Joseph Devlin - Home Rule Compromised

Home Rule Compromised

With the involvement of Ireland on the outbreak of World War I in August 1914, Devlin sided with Redmond’s decision in supporting recruiting for Britain’s and the Allied war effort and voluntary enlistment of National Volunteers in Irish regiments of the New Service Army. Redmond’s plan was that, post-war, an intended ‘Irish Brigade’ and the National Volunteers would provide the basis for an Irish army, capable of enforcing Home Rule on reluctant Ulster Unionists.

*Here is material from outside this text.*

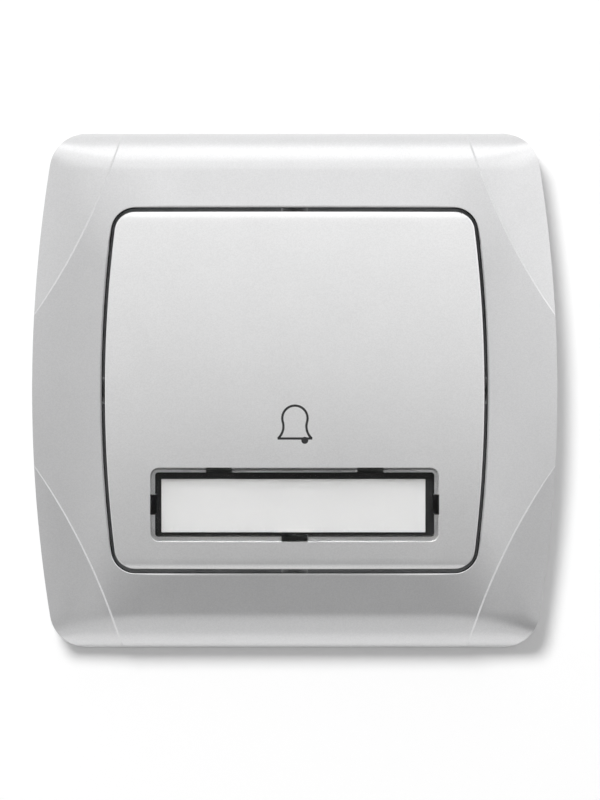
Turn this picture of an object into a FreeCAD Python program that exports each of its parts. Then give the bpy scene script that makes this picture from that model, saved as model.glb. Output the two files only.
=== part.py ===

After the 1916 Easter Rising Devlin compromised with Northern Nationalists on a temporary six-county exclusion to assist Lloyd George’s abortive home rule negotiations, organising a convention which endorsed exclusion by a vote of 475 to 265. On the other hand during the Irish Convention he sided with the bishops in blocking Redmond’s compromise with Southern Unionists on Home Rule. In April 1918 Devlin was signatory to the anti- Conscription Crisis of 1918 pledge. At the end of the war he was elected Nationalist MP for Belfast Falls in the 1918 general election (in which he defeated Éamon de Valera of Sinn Féin), one of the very few Irish Parliamentary Party MPs to retain their seats against the Sinn Féin landslide.